We fulfill a different need. I am interested in opera as an integral
art form and not as a vehicle for stars. In a way, I am taking risks,
but had I not taken risks at the Almeida, I would not have been
asked to come here... I love the theatre and the auditorium here.
With a theatre like the Muziektheater, audiences tend to have high
expectations while they welcome new experiences and risk taking."
In November
2001 Audi received the Teater Prijs from Prince Bernhard of the
Netherlands for his work and his contribution to the arts in Holland
as director of the Netherlands Opera. One week later, he received
the French Legion of Honor from France's Ambassador to the Netherlands.
This year's
festival (2008), which ran from May 30 to June 22 and had as many
as eight performances a day in venues throughout Amsterdam, operated
on a budget of less than $5 million, which is chicken feed for a
major arts festival.
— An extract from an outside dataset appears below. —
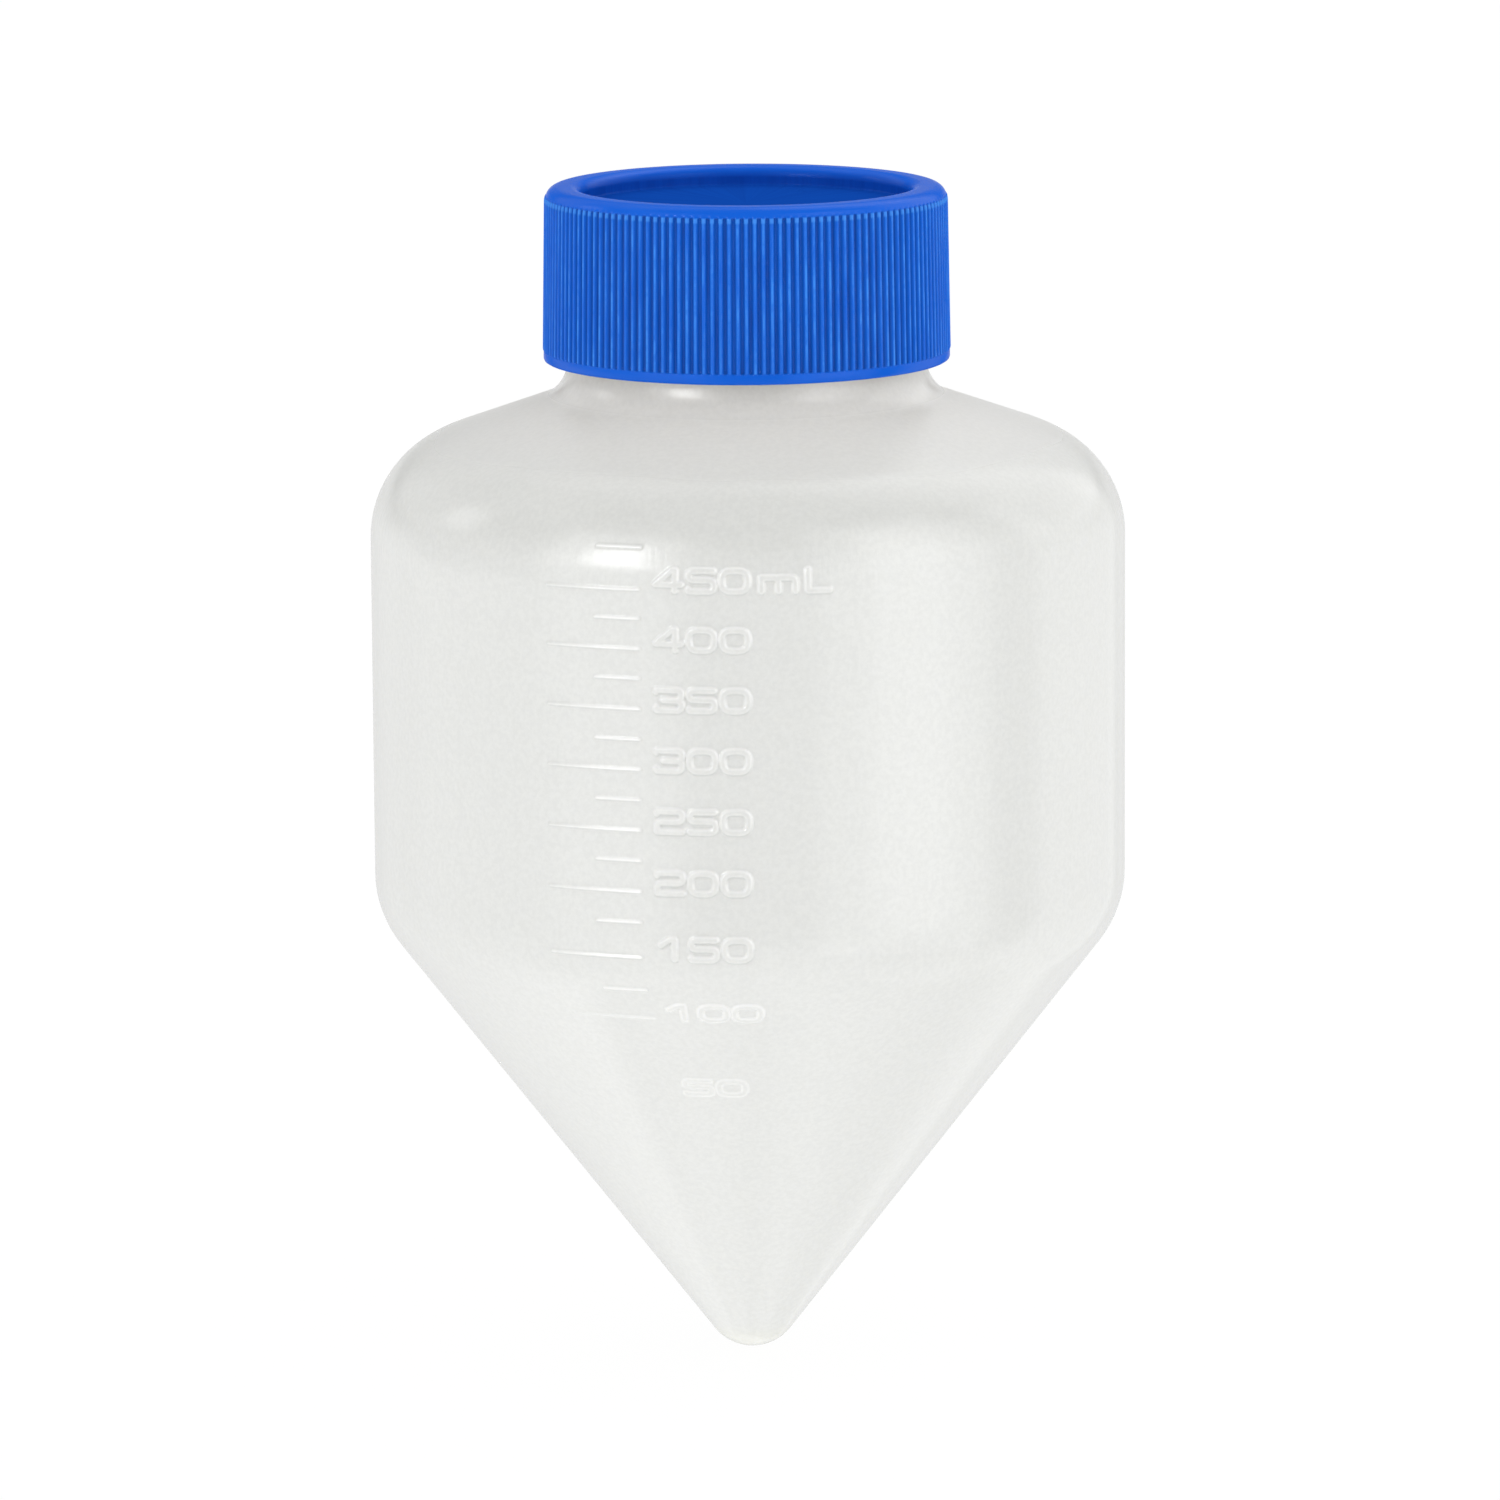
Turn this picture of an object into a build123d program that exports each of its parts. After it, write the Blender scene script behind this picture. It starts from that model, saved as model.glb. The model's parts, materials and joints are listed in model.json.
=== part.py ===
from build123d import *
import os
from math import cos, pi, radians, sin, tan

# 500 mL conical-bottom centrifuge bottle with a ribbed screw cap and a seal ring.
# Millimetres. +Z is up the bottle's axis, the origin is the lowest point of
# the rounded tip, and the graduated side faces -Y.
# Turned profiles are lists of (radius, z) or (radius, z, corner rounding).

# ---- bottle ----
body_r = 48.0             # outside radius of the cylinder
wall = 1.87               # wall of cylinder, cone and shoulder
cone_corner_z = 58.19     # where the cone's line would meet the cylinder
cone_half_angle = 37.673  # degrees from the axis
cone_fillet = 13.48       # rounding between cone and cylinder, outside
tip_r = 6.25              # ball radius of the closed tip, outside
tip_inner_r = 6.0         # ball radius inside, which leaves a thicker tip
shoulder_corner_z = 115.90  # where the shoulder's line would meet the cylinder
shoulder_fillet = 13.83
neck_r = 22.82            # outside of the neck, and root of its thread
neck_corner_z = 124.86    # where the shoulder's line would meet the neck
neck_fillet = 5.14
bore_r = 20.90            # inside of the neck
lip_z = 145.36            # top of the neck
lip_round = 0.55          # outer edge of the lip
lip_chamfer = 0.75        # inner edge of the lip

# ---- threads ----
pitch = 25.4 / 6          # six turns to the inch, right-handed, single start
thread_start = -90        # degrees from +X, so both ridges start on the -Y side
neck_thread_crest_r = 23.95
neck_thread_z0 = 131.60   # centre of the ridge where it starts
neck_thread_turns = 2.25
cap_thread_crest_r = 23.07
cap_thread_z0 = neck_thread_z0 + pitch / 2
cap_thread_turns = 1.5
ridge_root_half = 1.02    # nominal half width at the root
ridge_crest_half = 0.42   # half width of a ridge at its crest
ridge_sink = 0.35         # depth of the root inside its wall
ridge_flare = 0.3         # widening of the sunken root, as a share of one flank's width

# ---- cap ----
cap_z0 = 128.56           # lower edge of the skirt
cap_z1 = 150.65           # top of the crown
rib_count = 150
rib_crest_r = 25.88       # at the foot of the ribs
rib_valley_r = 25.36
rib_draft = 0.33          # radius lost over the full rib height
rib_z0 = 129.92           # ribs stand between these two heights
rib_z1 = 149.50
rib_fade = 0.60           # height over which the ribs run out at the top
rib_top_inset = 0.02      # sleeve's top inside the crown's radius
core_inset = 0.25         # plain wall inside the smallest valley radius
sleeve_bore_gap = 0.4     # sleeve's bore outside the skirt's bore
band_r = 25.78            # plain band below the ribs
band_chamfer = 0.35
crown_r = 25.38           # plain crown above the ribs
crown_round = 1.55
recess_r = 20.80          # sunken centre of the crown
recess_depth = 2.50
recess_lip_round = 1.45
recess_floor_round = 0.35
roof_z = 146.78           # underside of the cap's roof
skirt_bore_r = 24.20
skirt_lead = (0.5, 0.6)   # bevel at the skirt's mouth: radial, vertical
plug_outer_r = 20.72      # hollow plug that enters the neck
plug_inner_r = 19.15
plug_z0 = 142.60
plug_lead = (0.5, 0.9)    # bevel at the plug's foot: radial, vertical

# ---- seal ring ----
seal_inner_r = 20.90
seal_outer_r = 23.85
seal_gap = 0.02           # clearance to the lip below and to the roof above
seal_round = 0.32

# ---- graduations ----
mark_proud = 0.15         # moulded marks stand this far off the wall
mark_sink = 0.5           # and reach this far into it
mark_half = 0.20          # half the thickness of a line at its sunken root
mark_taper = 0.8          # thickness at the face, as a share of the root's
mark_right = -16.3        # ends of the lines, degrees from -Y towards +X
mark_left_minor = -23.1
mark_left_major = -30.9
major_step = 50           # millilitres between the long lines
wall_samples = 400        # points per edge when finding the wall's radius
mark_heights = {          # millilitres: height of the moulded line above the tip
    475: 111.3, 450: 106.2, 425: 102.6, 400: 98.85, 375: 95.15, 350: 91.35,
    325: 87.55, 300: 83.8, 275: 80.0, 250: 76.2, 225: 72.4, 200: 68.5,
    175: 64.65, 150: 60.2, 125: 55.85, 100: 51.7}


# ---- profile helpers ----
def corner(before, point, after):
    """The corner itself if sharp, or start, middle and end of its rounding arc."""
    vertex = Vector(point[0], 0, point[1])
    if len(point) == 2:
        return [vertex]
    rounding = point[2]
    back = (Vector(before[0], 0, before[1]) - vertex).normalized()
    ahead = (Vector(after[0], 0, after[1]) - vertex).normalized()
    bisector = (back + ahead).normalized()
    half_angle = radians(back.get_angle(ahead)) / 2
    setback = rounding / tan(half_angle)
    middle = vertex + bisector * (rounding / sin(half_angle) - rounding)
    return [vertex + back * setback, middle, vertex + ahead * setback]


def rounded_path(points, closed=False):
    """Edges through profile points; an open path has sharp end points."""
    count = len(points)
    corners = [corner(points[i - 1], points[i], points[(i + 1) % count])
               for i in range(count)]
    edges = []
    for i, bend in enumerate(corners):
        if len(bend) == 3:
            edges.append(ThreePointArc(*bend))
        if closed or i < count - 1:
            edges.append(Line(bend[-1], corners[(i + 1) % count][0]))
    return edges


def lathe(edges):
    """Solid of revolution of a closed loop of edges in the XZ plane."""
    return revolve(make_face(Curve() + edges), Axis.Z)


def thread_ridge(wall_r, crest_r, start_z, turns):
    """One right-handed ridge that stands off a wall at wall_r towards crest_r."""
    sink = ridge_sink if crest_r > wall_r else -ridge_sink
    sunken_half = ridge_root_half + (ridge_root_half - ridge_crest_half) * ridge_flare
    helix = Helix(pitch=pitch, height=pitch * turns, radius=wall_r)
    helix = Pos(0, 0, start_z) * (Rot(0, 0, thread_start) * helix)
    start = helix @ 0
    outward = Vector(start.X, start.Y, 0).normalized()
    section = [(wall_r - sink, -sunken_half), (crest_r, -ridge_crest_half),
               (crest_r, ridge_crest_half), (wall_r - sink, sunken_half)]
    loop = [outward * radius + Vector(0, 0, start_z + rise) for radius, rise in section]
    return sweep(make_face(Polyline(*loop, close=True)), path=helix, is_frenet=True)


# ---- bottle ----
def bottle_outline(offset, ball_r, neck_radius):
    """Tip arc, and wall points from tip to neck, of the outline moved inwards by offset."""
    cone = radians(cone_half_angle)
    apex_z = cone_corner_z - body_r / tan(cone) + offset / sin(cone)
    radius = body_r - offset
    cone_top = apex_z + radius / tan(cone)

    rise = neck_corner_z - shoulder_corner_z
    run = body_r - neck_r
    slant = (rise**2 + run**2) ** 0.5
    shoulder_z = shoulder_corner_z - offset * (slant - rise) / run
    neck_z = shoulder_z + (radius - neck_radius) * rise / run

    # three points on the tip's ball, by their angle below the horizontal
    ball_z = apex_z + ball_r / sin(cone)
    tip_arc = [(ball_r * cos(angle), ball_z - ball_r * sin(angle))
               for angle in (pi / 2, pi / 4 + cone / 2, cone)]
    tip_arc[0] = (0.0, ball_z - ball_r)
    wall_points = [
        tip_arc[-1],
        (radius, cone_top, cone_fillet - offset),
        (radius, shoulder_z, shoulder_fillet - offset),
        (neck_radius, neck_z, neck_fillet + offset)]
    return tip_arc, wall_points


def arc_edge(points):
    return ThreePointArc(*[(radius, 0, z) for radius, z in points])


outer_tip, outer_wall = bottle_outline(0.0, tip_r, neck_r)
inner_tip, inner_wall = bottle_outline(wall, tip_inner_r, bore_r)
wall_trace = [edge @ (i / wall_samples)
              for edge in rounded_path(outer_wall + [(neck_r, lip_z)])
              for i in range(wall_samples)]


def wall_at(z):
    """Point on the outside wall at a height, and its upward tangent."""
    for low, high in zip(wall_trace, wall_trace[1:]):
        if low.Z <= z <= high.Z and high.Z > low.Z:
            step = high - low
            return low + step * ((z - low.Z) / step.Z), step.normalized()
    raise ValueError(f"no wall at height {z}")


def graduation(z, left, right):
    """A raised line on the wall, around the axis from left to right."""
    base, upward = wall_at(z)
    outward = Vector(upward.Z, 0, -upward.X)
    face_half = mark_half * mark_taper
    section = [(-mark_sink, -mark_half), (mark_proud, -face_half),
               (mark_proud, face_half), (-mark_sink, mark_half)]
    loop = [base + outward * depth + upward * shift for depth, shift in section]
    face = make_face(Polyline(*loop, close=True))
    return Rot(0, 0, -90 + left) * revolve(face, Axis.Z, revolution_arc=right - left)


def make_bottle():
    lip = [(neck_r, lip_z, lip_round),
           (bore_r + lip_chamfer, lip_z),
           (bore_r, lip_z - lip_chamfer)]
    closing = Line((inner_tip[0][0], 0, inner_tip[0][1]),
                   (outer_tip[0][0], 0, outer_tip[0][1]))
    bottle = lathe([arc_edge(outer_tip),
                    *rounded_path(outer_wall + lip + inner_wall[::-1]),
                    arc_edge(inner_tip[::-1]),
                    closing])
    bottle += thread_ridge(neck_r, neck_thread_crest_r, neck_thread_z0, neck_thread_turns)
    lines = []
    for millilitres, height in mark_heights.items():
        left = mark_left_minor if millilitres % major_step else mark_left_major
        lines.append(graduation(height, left, mark_right))
    return bottle.fuse(*lines).clean()


# ---- cap ----
def fluted_face(z, valley_r, crest_r):
    """Cross-section of the ribbed skirt at a height, one arc for each rib."""
    step = 2 * pi / rib_count
    arcs = []
    for i in range(rib_count):
        middle = i * step
        arcs.append(ThreePointArc(*[
            (radius * cos(angle), radius * sin(angle)) for radius, angle in
            ((valley_r, middle - step / 2), (crest_r, middle), (valley_r, middle + step / 2))]))
    return Pos(0, 0, z) * make_face(Curve() + arcs)


def rib_sleeve():
    """Tapered sleeve whose ribs and grooves fade out together just below the crown."""
    fade_z = rib_z1 - rib_fade
    lost = rib_draft * (fade_z - rib_z0) / (rib_z1 - rib_z0)
    top_r = crown_r - rib_top_inset
    sleeve = loft([fluted_face(rib_z0, rib_valley_r, rib_crest_r),
                   fluted_face(fade_z, rib_valley_r - lost, rib_crest_r - lost),
                   fluted_face(rib_z1, top_r, top_r)], ruled=True)
    # the bore cutter stands 1 mm past both ends
    sleeve -= Pos(0, 0, (rib_z0 + rib_z1) / 2) * Cylinder(
        skirt_bore_r + sleeve_bore_gap, rib_z1 - rib_z0 + 2)
    return sleeve


def make_cap():
    recess_z = cap_z1 - recess_depth
    core_r = rib_valley_r - rib_draft - core_inset   # plain wall hidden behind the ribs
    profile = [
        # roof, recess and crown
        (0, roof_z),
        (0, recess_z),
        (recess_r, recess_z, recess_floor_round),
        (recess_r, cap_z1, recess_lip_round),
        (crown_r, cap_z1, crown_round),
        # outside of the skirt
        (crown_r, rib_z1),
        (core_r, rib_z1),
        (core_r, rib_z0),
        (band_r, rib_z0),
        (band_r, cap_z0 + band_chamfer),
        (band_r - band_chamfer, cap_z0),
        # inside of the skirt
        (skirt_bore_r + skirt_lead[0], cap_z0),
        (skirt_bore_r, cap_z0 + skirt_lead[1]),
        (skirt_bore_r, roof_z),
        # plug
        (plug_outer_r, roof_z),
        (plug_outer_r, plug_z0 + plug_lead[1]),
        (plug_outer_r - plug_lead[0], plug_z0),
        (plug_inner_r, plug_z0),
        (plug_inner_r, roof_z)]
    cap = lathe(rounded_path(profile, closed=True))
    cap += rib_sleeve()
    cap += thread_ridge(skirt_bore_r, cap_thread_crest_r, cap_thread_z0, cap_thread_turns)
    return cap


# ---- seal ring ----
def make_seal():
    bottom = lip_z + seal_gap
    top = roof_z - seal_gap
    profile = [(seal_inner_r, bottom, seal_round), (seal_outer_r, bottom, seal_round),
               (seal_outer_r, top, seal_round), (seal_inner_r, top, seal_round)]
    return lathe(rounded_path(profile, closed=True))


os.makedirs("parts", exist_ok=True)
for name, make in (("bottle", make_bottle), ("screw_cap", make_cap), ("seal_ring", make_seal)):
    export_step(make(), f"parts/{name}.step")
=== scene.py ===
# A milky plastic bottle with a conical lower end, moulded volume marks, a ribbed blue screw cap
# and a seal ring. It stands upright on its rounded tip with its axis on +Z. The marks face -Y,
# where the camera is. Angles round the axis run from -Y towards +X, which is the camera's right.
import bpy
import json
import math
from collections import namedtuple
import numpy as np
from mathutils import Matrix, Vector


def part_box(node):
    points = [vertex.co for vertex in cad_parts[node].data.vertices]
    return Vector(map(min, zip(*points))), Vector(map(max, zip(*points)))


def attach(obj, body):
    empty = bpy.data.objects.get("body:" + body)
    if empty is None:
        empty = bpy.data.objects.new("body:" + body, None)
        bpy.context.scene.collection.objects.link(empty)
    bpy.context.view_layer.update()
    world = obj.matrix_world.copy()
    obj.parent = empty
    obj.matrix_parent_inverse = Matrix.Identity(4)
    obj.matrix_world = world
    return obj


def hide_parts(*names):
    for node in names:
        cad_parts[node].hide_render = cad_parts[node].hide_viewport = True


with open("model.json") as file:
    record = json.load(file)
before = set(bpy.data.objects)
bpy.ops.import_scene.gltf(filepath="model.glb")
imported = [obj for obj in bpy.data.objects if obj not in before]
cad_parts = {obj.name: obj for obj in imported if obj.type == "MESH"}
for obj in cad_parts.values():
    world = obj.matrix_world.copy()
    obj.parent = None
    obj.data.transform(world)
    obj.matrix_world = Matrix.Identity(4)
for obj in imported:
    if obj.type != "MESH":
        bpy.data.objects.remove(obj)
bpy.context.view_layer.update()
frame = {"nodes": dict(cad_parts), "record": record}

# ------------------------------------------------------------------ sizes ----
# Millimetres, unless a name or comment says otherwise. Meshes are scaled to metres when made.
MM = 0.001
PI = math.pi

# From the frame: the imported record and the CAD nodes' boxes.
mounts = {m["name"]: m for m in frame["record"]["mounts"]}
BODY_R = mounts["body_cylinder"]["dims"]["r_mm"]
LIP_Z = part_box("bottle")[1][2] / MM
CAP_Z0, CAP_Z1 = (end[2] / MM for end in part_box("screw_cap"))
SEAL_Z0, SEAL_Z1 = (end[2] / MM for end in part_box("seal_ring"))

# Bottle profile. The Z of the cone, shoulder and neck are those of their sharp corners.
WALL = 1.87
CONE_Z, CONE_ROUND = 58.19, 13.48
CONE_ANGLE = math.radians(37.673)    # between the axis and the cone's side
TIP_R, TIP_INNER_R = 6.25, 6.0
SHOULDER_Z, SHOULDER_ROUND = 115.90, 13.83
NECK_R, NECK_Z, NECK_ROUND, BORE_R = 22.82, 124.86, 5.14, 20.90
LIP_ROUND = 0.55

# Screw threads of the bottle and the cap.
PITCH = 25.4 / 6
THREAD_Z0, THREAD_CREST_R, THREAD_TURNS = 131.60, 23.95, 2.25
CAP_BORE_R, CAP_THREAD_CREST_R, CAP_THREAD_TURNS = 24.20, 23.07, 1.5
RIDGE_ROOT, RIDGE_CREST = 1.02, 0.42    # half widths of a thread's ridge
RIDGE_TAPER = math.radians(26.0)        # turn over which its ends fade
THREAD_ROW_STEP = 0.24


# ------------------------------------------------------------ mesh tools ----
def smooth(x):
    x = np.clip(x, 0.0, 1.0)
    return x * x * (3 - 2 * x)


def even_angles(count, start=0.0):
    return start + 2 * PI / count * np.arange(count)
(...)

But because of Audi's reliance on state-sponsored
Dutch organizations such as the country's orchestras, new music
groups, dance and theater companies and Netherlands Opera (which
included both "Saint François" and "La Commedia"
in the festival), most of that money could go to bringing in outside
groups.
Audi said he
doesn't plan to remain at the Netherlands Opera after his contract
expires in five years or at the festival beyond the four additional
years he has agreed to. He feels 25 years in one place is long enough.
Even he wasn't so sure he'd last the first three.
"But somehow,
by coming here," he said, "I became the kind of foreigner
who's adopted but who becomes kind of the international conscience
of the place. That turned out to be my destiny."
Yet Audi also
said it was too soon for him to think about his post-Holland future.
After all, he's never been busier working on operas. Still, his
name is now a no-brainer for the short list whenever a major festival
in Europe or even America is searching for a new leader. And now,
thanks in good part to the remarkable Amsterdam experiment, moving
opera solidly into the 21st century doesn't seem such a bad idea.